Students sat cross-legged on a thin carpet while Austin flicked through projected images of “firenados” and hurricanes. Austin’s 11-year-old son also attends the school and is in the fifth grade. He studiously hovered over the projector as his mother presented, ready to flip to the next slide at her cue.
“You have to be careful with third graders, you don’t want to scare them. But you have to inform them, and make it exciting,” she says. “When I was a kid, you had one little piece of the science textbook, like three chapters. Frankly I don’t remember anything I learned about weather in grade school.”
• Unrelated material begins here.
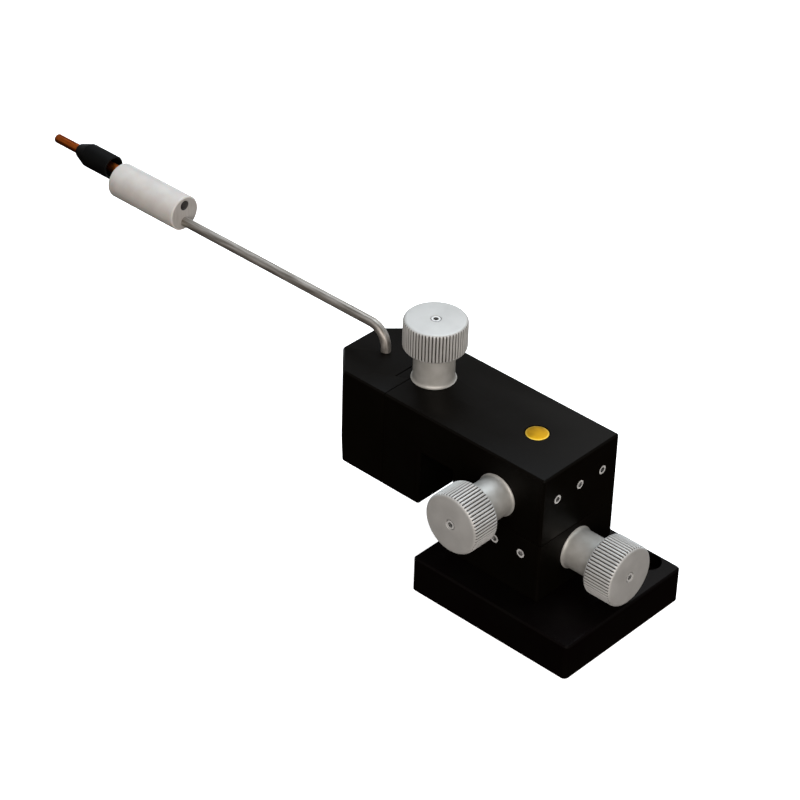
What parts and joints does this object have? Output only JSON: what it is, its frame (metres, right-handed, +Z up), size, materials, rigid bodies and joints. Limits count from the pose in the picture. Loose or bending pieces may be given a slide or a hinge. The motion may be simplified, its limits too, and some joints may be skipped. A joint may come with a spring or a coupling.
{
  "type": "probe micropositioner",
  "caption": "Bench micropositioner on a thick base: dovetail slides with knurled knobs move a bent rod arm that holds an insulated probe tube.",
  "frame": {"origin": "centre of the base plate's underside", "axes": "+X forwards along the probe arm to its tip, +Y to the side with the side knob, +Z up"},
  "size_m": [0.236, 0.061, 0.0737],
  "materials": {
    "black_steel": "satin black",
    "black_anodised": "satin black anodised aluminium",
    "ground_steel": "ground",
    "steel_screw": "turned",
    "black_screw": "black oxide",
    "silver_anodised": "matte bead-blasted",
    "brass": "satin",
    "stainless": "drawn, satin",
    "white_plastic": "smooth turned",
    "copper": "drawn copper",
    "black_plastic": "matte"
  },
  "bodies": {
    "base": {"base_plate": "black_steel", "x_rail": "ground_steel", "x_rail_screws": "black_screw", "x_drive_nut": "brass"},
    "x_stage": {"x_block": "black_anodised", "x_gib": "brass", "x_gib_screws": "steel_screw", "x_neck": "silver_anodised", "y_rail": "ground_steel", "y_rail_screws": "steel_screw", "y_drive_nut": "brass"},
    "x_drive": {"x_lead_screw": "ground_steel", "x_knob": "silver_anodised", "x_knob_screw": "steel_screw"},
    "arm": {"arm_block": "black_anodised", "y_gib": "brass", "y_gib_screws": "steel_screw", "y_neck": "silver_anodised", "z_neck": "silver_anodised", "brass_plug": "brass"},
    "y_drive": {"y_lead_screw": "ground_steel", "y_knob": "silver_anodised", "y_knob_screw": "steel_screw"},
    "z_drive": {"z_lead_screw": "ground_steel", "z_knob": "silver_anodised", "z_knob_screw": "steel_screw"},
    "z_carriage": {"nose_carriage": "black_anodised", "z_gib": "brass", "z_gib_screws": "steel_screw", "z_drive_nut": "brass", "arm_clamp_screw": "steel_screw"},
    "probe_arm": {"bent_rod": "stainless", "insulator": "white_plastic", "probe_tube": "copper"},
    "sleeve": {"tip_sleeve": "black_plastic"}
  },
  "joints": [
    {"name": "x_travel", "type": "slide", "parent": "base", "child": "x_stage", "axis": [1, 0, 0], "range_m": [-0.004, 0.004]},
    {"name": "x_knob_turn", "type": "hinge", "parent": "x_stage", "child": "x_drive", "pos_m": [-0.0099, 0, 0.0224], "axis": [1, 0, 0], "range_deg": [-2881, 2881]},
    {"name": "y_travel", "type": "slide", "parent": "x_stage", "child": "arm", "axis": [0, 1, 0], "range_m": [-0.004, 0.004]},
    {"name": "y_knob_turn", "type": "hinge", "parent": "arm", "child": "y_drive", "pos_m": [0.0067, 0.0162, 0.0406], "axis": [0, -1, 0], "range_deg": [-2881, 2881]},
    {"name": "z_knob_turn", "type": "hinge", "parent": "arm", "child": "z_drive", "pos_m": [0.0457, 0, 0.05365], "axis": [0, 0, -1], "range_deg": [-2881, 2881]},
    {"name": "z_travel", "type": "slide", "parent": "arm", "child": "z_carriage", "axis": [0, 0, 1], "range_m": [-0.004, 0.004]},
    {"name": "arm_swivel", "type": "hinge", "parent": "z_carriage", "child": "probe_arm", "pos_m": [0.0645, 0, 0.0536], "axis": [0, 0, 1], "range_deg": [-90, 90]},
    {"name": "sleeve_slide", "type": "slide", "parent": "probe_arm", "child": "sleeve", "axis": [1, 0, 0], "range_m": [-0.0025, 0.006]}
  ],
  "couplings": [
    {"joint": "x_knob_turn", "follows": "x_travel", "rad_per_m": 12566},
    {"joint": "y_knob_turn", "follows": "y_travel", "rad_per_m": -12566},
    {"joint": "z_knob_turn", "follows": "z_travel", "rad_per_m": 12566}
  ]
}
Austin came to the physical sciences later, when a high school physics teacher made students experience and apply the fundamental rules to their own lives. When she saw science in more than the two dimensions provided by her textbook, she found her passion.
This passion and the life she’s made are the subjects of her upcoming book, Treading on Thin Air, to be released next April by Pegasus Books.
“It’s wrapped around my life and experiences, but it’s all about weather and climate,” says Austin.
Austin has enlisted her company as the area’s first NOAA Weather Ready Ambassador, a title that comes with the responsibility to inform and educate the public about local weather effects and hazards.
“It’s huge,” she says. “It impacts our lives in every way, from the economy to how we feel to where we want to live.”
Austin has led the life of a globetrotter, speaking and working from Mead Valley, California, to Beijing, China.
When June rolls around and the winter season is kicking off in the Southern Hemisphere, she will travel to Argentina for another shot at propelling the Perlan glider to an ultimate height of 100,000 feet, where she says measurements taken can teach us a lot about the physics of our upper atmosphere and the depletion of the ozone, which centers over the region.
Warming global temperatures and increasingly erratic weather patterns ensure that Austin has a job mandate well into the future. An awareness of the atmosphere’s state lends itself to a ready and responsible public. A facilitator of that end, Austin sees one way forward. It’s time to shift our focus upward.